For now, America is walking a careful line between two crucial allies:
the Turkish government and the Iraqi Kurds. To make matters even
more difficult, the PKK has spawned a splinter group, the Kurdistan
Freedom Falcons. Over the course of the summer at least 28 people died,
including four tourists, in Falcons bomb attacks on Turkish resort
towns. The PKK condemned the targeting of civilians, and Karayilan
says his group has "no control" over the Falcons.
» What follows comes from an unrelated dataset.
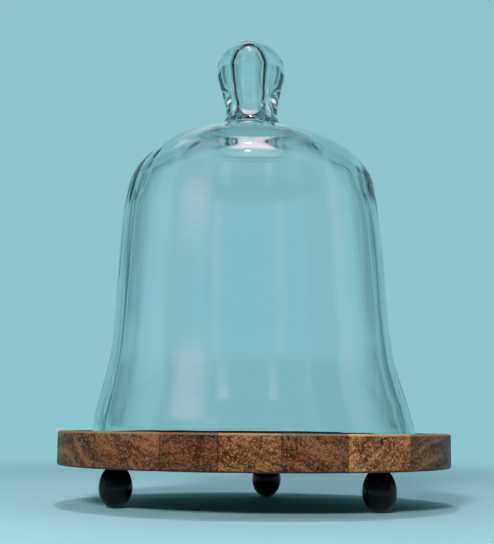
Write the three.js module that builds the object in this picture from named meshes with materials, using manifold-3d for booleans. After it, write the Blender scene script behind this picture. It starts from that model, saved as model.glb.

Nevertheless, PKK leaders predict more such attacks unless Kurdish
demands are met--and both Turkish and American security officials
blame the PKK for the bombings. Under pressure from Ankara, Washington
has named retired Gen. Jos-eph Ralston as "anti-PKK coordinator,"
to work on a plan for disarming the group.
In August the Iraqi government announced that all PKK offices
would be shut down. The Baghdad branch soon reopened. The one in
Iraqi Kurdistan's capital, Suleimaniya, never closed. A serious
Iraqi crackdown on the PKK would almost surely set off a revolt
among Iraq's Kurds, who fiercely believe in the vision of a greater
Kurdistan. PKKleaders say they aren't afraid, either. "If the Turkish
Army comes to Iraq, they will lose the battle," says the Blacksnake.
"They have lost 100 times already." But the Turks aren't giving up,
either. The chances of the violence escalating are as great as ever.